At a "regular" dance, I would reccommend wearing dance shoes, dressing according to the style of music, standing by yourself at the edge of the dance floor maybe tapping your foot as a song ends, and as the next one begins, smile and make eye contact at a gent that looks like he wants to dance. Men usually take that as an invitation to ask you to dance. If a guy doesn't respond to the smile, try another. I don't know if that's too forward for Auntie and the Rules, but it was advice given to me by a dancing friend and it works (and can be applied to the rest of life, if you want something, look like you want it, albeit not desperately).

Seraphic said...

I am all for smiling.

I congratulated all Single girls who do not get Singles' Wedding Angst during or immediately after a wedding. That is excellent. Many girls write in to say that they get it, and they feel badly, thinking there is something wrong with them for not being !00% super-happy. But quite a few people feel let down after a wedding or as the evening gets really late.

Seraphic said...

As for the Single guys, I agree. Stop hanging around the bar so much, and ask girls to dance. Getting the groom or a pal to actually INTRODUCE you to the girls will break the ice, get the ball rolling, and not make it so awkward for you or for them when you ask.

fifi said...

For those weddings or anniversary or graduation parties in which there is no "talent" to be available to, and slow dances are even MORE gloom inducing, let me advocate the perfect slow-dance partner: a newborn baby!

I snagged one of my friends' kids once and did this and it was ssoooo fun! Definitely doesn't say "Hi, dance with me, I'm available" though, so save it for the nights when the only men there are the ones you want to discourage (unless you are a serious single and don't care!)

aussie girl in australia said...

Yes, I found dancing with the "junior groomsmen" at my best friend's wedding extremely fun. Especially as I was the Maid of Honour and couldn't really leave early or just sit on the side. Unfortunately the Best Man was a shocking dancer! I did get to dance with the groom though - my new "Best Friend - in-law"

Michael said...

I have to admit, I was quitely and mildly angry at some of the marrying couples in the last three weddings, since they have seated me either next to my siblings or on a table with the friends of the groom (all male or couples). With the last wedding, alle female friends of the bride sat on the other table and there was really no communication between people of these tables.

I wonder why the people don't think more about mixing up the people a little bit?

Seraphic said...

I certainly wonder about that, too. For the life of me I cannot understand why people divide people into such strangely formal groupings as "Cousins of Bride" and "Random Male Friends of Groom." And it is extremely thoughtless to stick two or three Single people of the same sex at a table full of married couples.

At one Canadian wedding I was at, the Bride kindly arranged Singles tables.
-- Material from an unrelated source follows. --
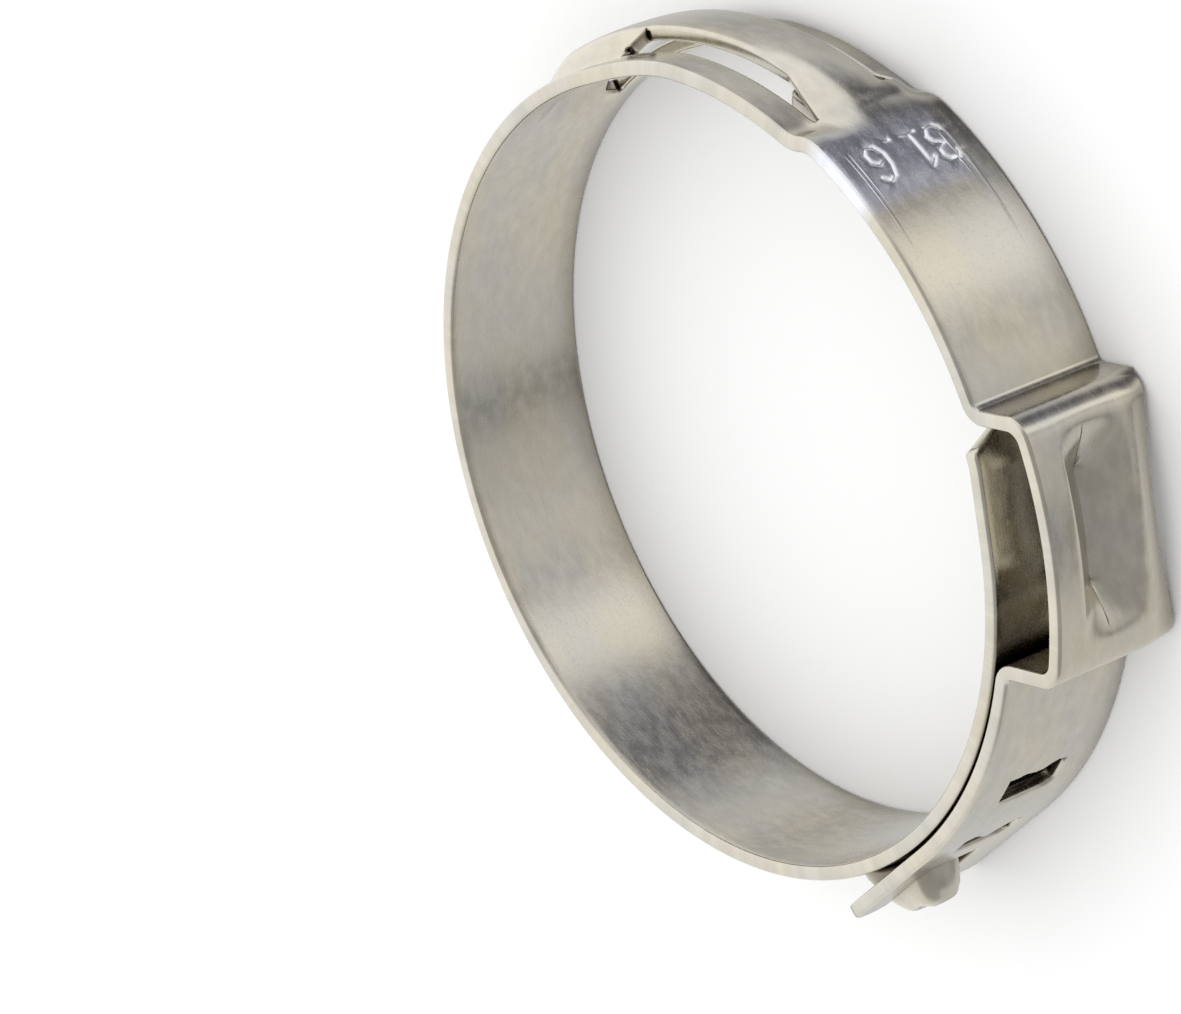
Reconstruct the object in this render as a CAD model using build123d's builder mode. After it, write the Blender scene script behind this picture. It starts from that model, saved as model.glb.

There was an English-speaking Singles table, and a French-speaking Singles table. As luck would have it, the cutest bachelor there was French-speaking, but I got to dance with him after dinner.

Mrs Doyle said...

Urgh, how I hate that tossing of the bouquet to all the single girls - it's so demeaning! Seraphic is right - it's the dumbest ritual on the planet.

I don't go to many weddings - I suppose my friends and I just haven't hit that time in our lives yet, but one of the most recent ones I attended, an announcement went out to all the single available girls to gather around to catch the bouquet.
I resolutely stayed seated, continued my conversation until I was dragged up there - then put a very tall girl in front of me while all the other girls pretended to have a full-on cat fight in order to be the one to catch the bouquet. It was funny in the end, but I will never do that at my wedding - or the garter thing. That's just gross.

Notburga said...

O sorry, sorry! That wasn't meant as an attack. :-(

BurgoFitzgerald said...

Ever been at a wedding where you were the only single person above the age of 12 and below the age of 65? And because of this you were put at a table of widows all 65 and over?

I just haven't been lucky enough to be at a wedding since the age of 20 in which it was going to be possible to have a genuine good time.

However, I always manage to keep the "enjoying myself" face on at all times.

JC said...

Having experienced wedding angst myself once or twice, I've wondered whether there's anything I can do to prevent my own wedding from causing angst for my single friends.

Thinking back, though, it's hard to come up with anything the couples whose weddings I attended could have done to prevent it. It's quite impossible to avoid making people think about marriage at a wedding; and while I could go around assuring my friends that they aren't going to lose me, I don't think that would be entirely honest because in a certain sense they are. Being married means you're obliged to rate your spouse and children above your friends.

Perhaps the best thing to do is to remind oneself of the promise of heaven, where there will be no marriage because we'll be united in love with everyone equally. The need to give certain people more of our love and attention right now is really only a temporary problem as long as we have hope for salvation.

...Aside from that, though, I can at least promise my friends that nothing will be tossed if I can help it. ;-)

theobromophile said...

I've found that I really enjoyed weddings when one of the girl gang gets married, because then it's a big group of us friends celebrating. Some weddings with my male friends have also been like this. However, when it's the wedding of someone I know and I'm not part of the pack, but know people from work, activities, etc., it's really a lousy time. That you don't really know anyone there really underscores the downside of being Single: you have to go to such events alone, 100% of the time, because, well, you don't have a husband and then you're stuck there... alone. Weddings are bad places to feel lonely, let me tell you.

Lena said...

I am so glad you addressed this topic. Luckily, I haven't had to attend a wedding in several years.

Bridget said...

I'm definitely the type who leaves when the smile wears off.